Material for the task:
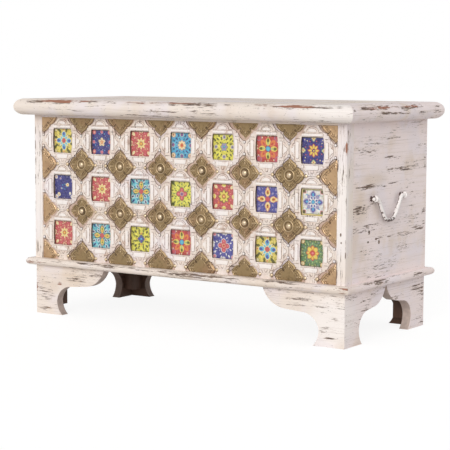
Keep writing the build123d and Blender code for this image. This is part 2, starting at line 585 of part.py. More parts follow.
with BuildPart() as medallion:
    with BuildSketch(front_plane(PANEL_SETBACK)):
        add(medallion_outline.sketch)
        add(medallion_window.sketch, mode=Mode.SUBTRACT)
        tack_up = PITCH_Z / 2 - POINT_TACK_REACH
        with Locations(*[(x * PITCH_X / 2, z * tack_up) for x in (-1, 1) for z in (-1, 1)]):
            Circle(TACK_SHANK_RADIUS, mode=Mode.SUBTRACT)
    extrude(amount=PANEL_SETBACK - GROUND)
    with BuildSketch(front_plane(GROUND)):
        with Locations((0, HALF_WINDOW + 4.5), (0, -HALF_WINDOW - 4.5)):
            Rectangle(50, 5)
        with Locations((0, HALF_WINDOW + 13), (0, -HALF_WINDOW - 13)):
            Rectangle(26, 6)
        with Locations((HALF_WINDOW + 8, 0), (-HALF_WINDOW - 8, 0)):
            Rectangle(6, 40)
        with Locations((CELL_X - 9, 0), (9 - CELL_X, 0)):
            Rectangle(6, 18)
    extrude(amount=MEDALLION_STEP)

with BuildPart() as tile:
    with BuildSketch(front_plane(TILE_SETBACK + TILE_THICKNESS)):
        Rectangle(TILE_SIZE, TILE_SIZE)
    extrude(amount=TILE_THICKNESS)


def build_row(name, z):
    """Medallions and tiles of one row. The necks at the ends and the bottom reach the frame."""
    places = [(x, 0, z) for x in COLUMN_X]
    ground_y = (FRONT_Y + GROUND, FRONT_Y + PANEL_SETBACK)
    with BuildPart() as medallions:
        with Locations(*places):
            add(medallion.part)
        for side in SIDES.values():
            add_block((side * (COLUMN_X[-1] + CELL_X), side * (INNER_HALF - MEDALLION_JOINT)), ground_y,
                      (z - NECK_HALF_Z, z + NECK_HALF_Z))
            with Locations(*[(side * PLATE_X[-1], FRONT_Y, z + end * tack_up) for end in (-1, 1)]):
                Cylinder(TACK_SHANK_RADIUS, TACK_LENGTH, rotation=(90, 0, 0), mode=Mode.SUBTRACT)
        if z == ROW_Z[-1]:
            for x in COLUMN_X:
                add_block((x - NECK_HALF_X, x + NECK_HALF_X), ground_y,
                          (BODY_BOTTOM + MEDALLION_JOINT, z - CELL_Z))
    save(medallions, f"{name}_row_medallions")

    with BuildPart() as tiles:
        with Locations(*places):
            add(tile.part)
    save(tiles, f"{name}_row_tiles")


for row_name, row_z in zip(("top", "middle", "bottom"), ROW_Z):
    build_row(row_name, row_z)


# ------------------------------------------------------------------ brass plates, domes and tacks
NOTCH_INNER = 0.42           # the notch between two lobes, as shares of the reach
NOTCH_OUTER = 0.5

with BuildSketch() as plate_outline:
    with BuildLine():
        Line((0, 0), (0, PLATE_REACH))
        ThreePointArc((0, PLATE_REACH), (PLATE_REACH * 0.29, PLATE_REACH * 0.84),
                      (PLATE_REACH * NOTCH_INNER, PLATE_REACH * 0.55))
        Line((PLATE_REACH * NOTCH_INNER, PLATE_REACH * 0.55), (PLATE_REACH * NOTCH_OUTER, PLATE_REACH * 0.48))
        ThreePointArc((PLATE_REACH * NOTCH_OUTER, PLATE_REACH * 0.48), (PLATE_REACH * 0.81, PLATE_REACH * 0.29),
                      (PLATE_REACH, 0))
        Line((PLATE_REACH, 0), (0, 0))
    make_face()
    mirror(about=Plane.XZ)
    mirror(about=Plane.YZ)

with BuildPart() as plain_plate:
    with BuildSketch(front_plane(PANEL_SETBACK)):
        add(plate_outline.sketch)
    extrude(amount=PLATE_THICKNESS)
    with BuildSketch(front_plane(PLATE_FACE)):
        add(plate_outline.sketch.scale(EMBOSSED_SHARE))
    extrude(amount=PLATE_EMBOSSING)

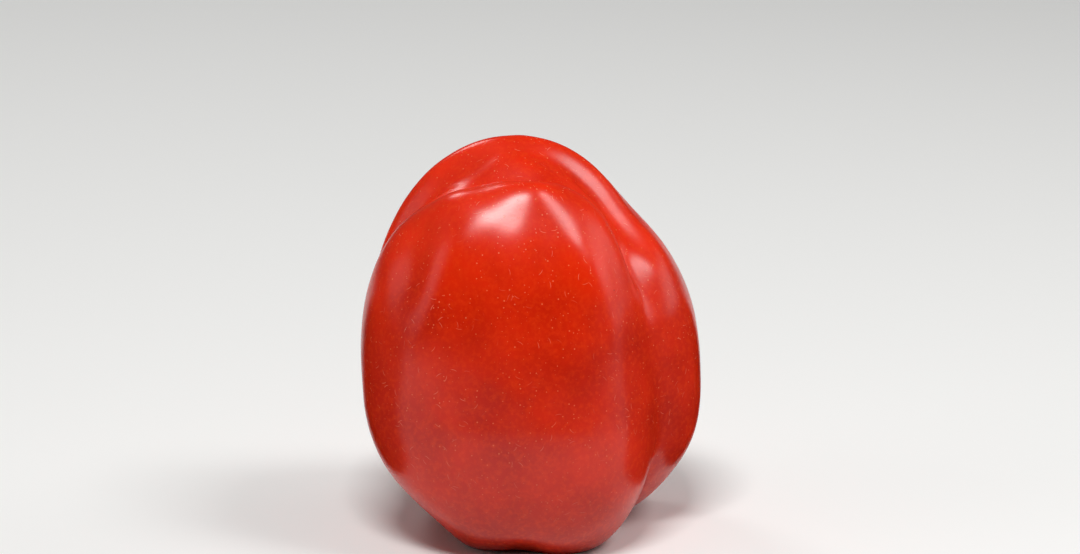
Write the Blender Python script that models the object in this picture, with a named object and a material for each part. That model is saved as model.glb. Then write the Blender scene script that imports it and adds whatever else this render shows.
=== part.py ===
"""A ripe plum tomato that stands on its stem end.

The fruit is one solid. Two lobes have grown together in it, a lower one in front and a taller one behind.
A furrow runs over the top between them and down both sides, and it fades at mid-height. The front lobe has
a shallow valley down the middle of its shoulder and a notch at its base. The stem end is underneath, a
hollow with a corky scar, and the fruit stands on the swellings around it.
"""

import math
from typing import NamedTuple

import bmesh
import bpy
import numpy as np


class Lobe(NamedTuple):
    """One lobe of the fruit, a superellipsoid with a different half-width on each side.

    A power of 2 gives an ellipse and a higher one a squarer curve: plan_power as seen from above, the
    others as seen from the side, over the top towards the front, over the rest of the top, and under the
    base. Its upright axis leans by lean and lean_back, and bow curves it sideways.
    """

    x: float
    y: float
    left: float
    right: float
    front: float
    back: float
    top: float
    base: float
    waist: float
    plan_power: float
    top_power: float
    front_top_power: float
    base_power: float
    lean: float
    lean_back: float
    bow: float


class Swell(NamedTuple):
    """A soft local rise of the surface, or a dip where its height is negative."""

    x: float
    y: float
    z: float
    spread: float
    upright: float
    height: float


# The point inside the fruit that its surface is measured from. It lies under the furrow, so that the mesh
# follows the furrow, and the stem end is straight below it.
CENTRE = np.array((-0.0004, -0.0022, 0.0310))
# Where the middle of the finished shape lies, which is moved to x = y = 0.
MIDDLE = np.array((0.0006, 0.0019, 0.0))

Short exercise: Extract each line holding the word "that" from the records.

Exercise output:
Write the Blender Python script that models the object in this picture, with a named object and a material for each part. That model is saved as model.glb. Then write the Blender scene script that imports it and adds whatever else this render shows.
"""A ripe plum tomato that stands on its stem end.
# The point inside the fruit that its surface is measured from. It lies under the furrow, so that the mesh